Meditations

(singke) #1
Not a dancer but a wrestler... (7.61)
To accept it without arrogance, to let it go with indifference. (8.33)

The philosophical tradition may have been influential on
another element that we find occasionally: the intermittent
snatches of dialogue or quasi-dialogue. As a developed
form, the philosophical dialogue goes back to Plato, who
was imitated by later philosophers, notably Aristotle (in his
lost works) and Cicero. The Meditations certainly does not
contain the kind of elaborate scene setting that we expect in a
true dialogue, but we do find in a number of entries a kind of
internal debate in which the questions or objections of an
imaginary interlocutor are answered by a second, calmer
voice which corrects or rebukes its errors.

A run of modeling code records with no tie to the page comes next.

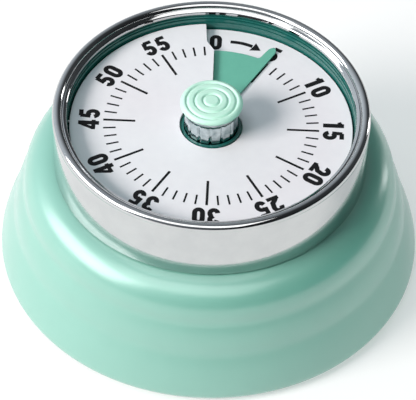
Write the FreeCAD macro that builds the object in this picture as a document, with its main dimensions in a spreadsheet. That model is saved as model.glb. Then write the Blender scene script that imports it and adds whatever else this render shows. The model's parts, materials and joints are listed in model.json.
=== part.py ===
"""A round 60-minute clockwork kitchen timer.

Frame: origin at the centre of the bottom, +Z up the main arbor, the dial's 0 mark towards +Y.
All sizes are millimetres. Angles on the dial are clockwise from 0, as seen from above.
"""
import FreeCAD, Part
import math
import os
import Sketcher

V = FreeCAD.Vector
doc = FreeCAD.newDocument("kitchen_timer")
sheet = doc.addObject("Spreadsheet::Sheet", "dims")

# ---- driving dimensions ----
DIMENSIONS = {
    "base_radius": 34.98, "base_foot_radius": 34.3, "base_lift": 0.3, "widest_height": 1.51,
    "low_groove_radius": 32.55, "low_groove_height": 8.85,
    "high_groove_radius": 30.77, "high_groove_height": 14.56,
    "shoulder_radius": 25.4, "shoulder_height": 20.6, "wall": 1.9, "flange_bore": 22.3,
    "bezel_radius": 25.5, "bezel_bore": 24.15, "bezel_top": 31.8, "bead_radius": 25.7,
    "lip_radius": 23.4, "lip_top": 30.95, "lip_low": 30.45,
    "well_radius": 23.2, "floor_bottom": 24.2, "floor_top": 25.4,
    "dial_radius": 22.95, "dial_bore": 5.1, "dial_low": 27.47, "dial_pitch": 1.27, "dial_sheet": 0.4,
    "dial_lap": 5.5, "disc_radius": 17.5, "pointer_radius": 20.9, "disc_sheet": 0.3, "disc_gap": 0.15,
    "set_angle": 30.0, "stem_radius": 4.4, "knob_radius": 5.05, "knob_top": 33.95, "cap_height": 1.0,
    "cover_radius": 32.5, "cover_bottom": 0.8, "cover_top": 2.3, "cover_screw_circle": 28.0,
    "magnet_radius": 10.0, "magnet_bottom": 0.2, "magnet_top": 3.1, "keeper_top": 3.8,
    "plate_radius": 21.5, "plate_sheet": 1.0, "back_plate_top": 12.0, "front_plate_low": 21.5,
    "pillar_circle": 19.5, "mount_screw_circle": 18.5,
    "arbor_radius": 1.6, "knob_arbor_radius": 1.3, "fit": 0.05, "pivot_radius": 0.4,
    "small_arbor_radius": 0.6, "pinion_pins": 8,
    "main_teeth": 64, "main_module": 0.36, "main_low": 17.2, "main_sheet": 0.8, "main_pin": 0.2,
    "second_teeth": 56, "second_module": 0.28, "second_low": 19.9, "second_pin": 0.15,
    "third_teeth": 56, "third_module": 0.25, "third_low": 18.7, "third_pin": 0.13, "wheel_sheet": 0.6,
    "escape_teeth": 15, "escape_radius": 3.4, "escape_low": 15.5, "pallet_pin": 0.18,
    "pallet_distance": 4.6, "balance_distance": 6.2, "balance_radius": 4.9, "balance_low": 13.4,
    "strike_teeth": 12, "strike_radius": 3.6, "strike_low": 19.4, "hammer_distance": 5.2,
    "bell_radius": 12.5, "bell_rim": 10.0, "bell_floor": 5.4, "bell_sheet": 0.7,
    "cam_low": 18.5, "cam_small": 3.0, "cam_large": 4.2, "lever_circle": 9.5,
}
for row, (alias, number) in enumerate(DIMENSIONS.items(), start=1):
    sheet.set(f"A{row}", alias)
    sheet.set(f"B{row}", str(number))
    sheet.setAlias(f"B{row}", alias)
doc.recompute()


class Size:
    """A number with the spreadsheet expression that gives it."""

    def __init__(self, value, text):
        self.value = float(value)
        self.text = text

    def __add__(self, other):
        return joined(self, "+", other, self.value + size_of(other).value)

    def __radd__(self, other):
        return size_of(other) + self

    def __sub__(self, other):
        return joined(self, "-", other, self.value - size_of(other).value)

    def __rsub__(self, other):
        return size_of(other) - self

    def __mul__(self, other):
        return joined(self, "*", other, self.value * size_of(other).value)

    def __rmul__(self, other):
        return size_of(other) * self

    def __truediv__(self, other):
        return joined(self, "/", other, self.value / size_of(other).value)


def size_of(thing):
    return thing if isinstance(thing, Size) else Size(thing, f"({float(thing):.9f})")


def joined(first, sign, second, value):
    return Size(value, f"({first.text} {sign} {size_of(second).text})")


class Sheet:
    """Reads a spreadsheet cell by its alias, as a Size."""

    def __getattr__(self, alias):
        return Size(getattr(sheet, alias), f"dims.{alias}")


d = Sheet()
nodes = []


# ---- builders ----
def node(thing, label):
    thing.Label = label
    nodes.append(thing)
    return thing


def bind(thing, prop, size):
    thing.setExpression(prop, size_of(size).text)


def polar(radius, degrees):
    """A point at a radius and an angle counter-clockwise from +X."""
    angle = math.radians(degrees)
    return size_of(radius) * round(math.cos(angle), 9), size_of(radius) * round(math.sin(angle), 9)


def dial_point(radius, clock):
    """A plan point at a radius and a dial angle, clockwise from +Y."""
    angle = math.radians(clock)
    return V(radius * math.sin(angle), radius * math.cos(angle), 0)


def move(thing, x=0, y=0, z=0):
    """Puts an object at a place that stays bound to the sheet."""
    for axis, size in (("x", x), ("y", y), ("z", z)):
        bind(thing, f"Placement.Base.{axis}", size)
    return thing


def new_sketch(body, role, lift=None):
    sketch = body.newObject("Sketcher::SketchObject", "sketch")
    plane = next(f for f in body.Origin.OriginFeatures if f.Role == role)
    sketch.AttachmentSupport = [(plane, "")]
    sketch.MapMode = "FlatFace"
    if lift is not None:
        bind(sketch, "AttachmentOffset.Base.z", lift)
    return sketch


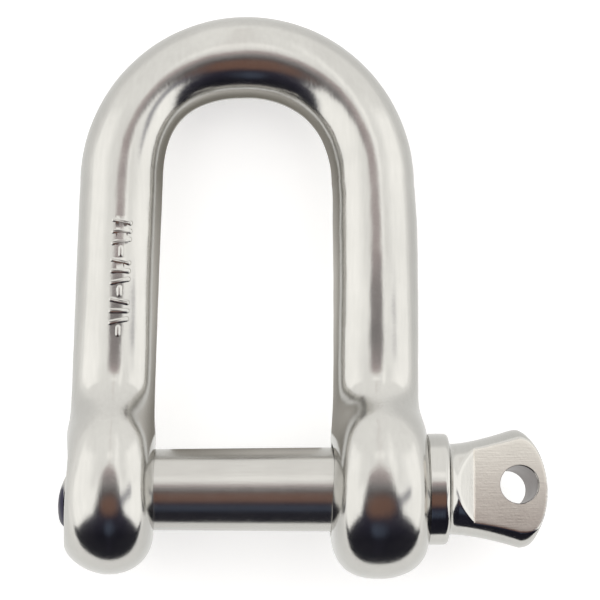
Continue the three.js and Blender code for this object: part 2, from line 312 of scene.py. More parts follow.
def eye_field(eye, side, p):
    """The bead of an eye, as roughly the distance from its surface."""
    y, z = np.abs(p[..., 1]), np.abs(p[..., 2])
    offset = p[..., 0] - eye["x"]
    is_outer = offset * side > 0.0

    def pick(key):
        return np.where(is_outer, eye["outer"][key], eye["inner"][key])

    taper = pick("taper") * smoothstep(p[..., 1], EYE_TAPER["from"], EYE_TAPER["to"])
    power = np.where((p[..., 1] > 0.0) & (p[..., 2] > 0.0), EYE_TOP_POWER, 2.0)
    radius = (y ** power + z ** power) ** (1.0 / power)
    half = pick("half") - taper
    depth = eye["radius"] - pick("flat")
    across = np.abs(offset) / half
    out = np.clip((radius - pick("flat")) / depth, 0.0, None)
    front = z ** 2 / (y ** 2 + z ** 2 + TINY)
    a, b = pick("across") + EYE_FRONT_POWER * front, pick("out")
    slope = np.hypot(a * across ** (a - 1.0) / half, b * out ** (b - 1.0) / depth)
    spread = np.hypot(across, EYE_MIDDLE) ** a - EYE_MIDDLE ** a
    return (spread + out ** b - 1.0) / np.maximum(slope, LEAST_SLOPE)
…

The first voice
seems to represent Marcus’s weaker, human side; the second
is the voice of philosophy.


The longer entries (none, of course, are very long) are
marked by a coherent if sometimes slightly labored style. Not
all critics have had kind words for Marcus’s expository
prose, and some have been inclined to attribute perceived
shortcomings to deficiencies in his Greek. But in all
likelihood the occasional awkwardness is due less to an
imperfect grasp of the language than to roughness of
composition—Marcus thinking aloud or groping for an idea.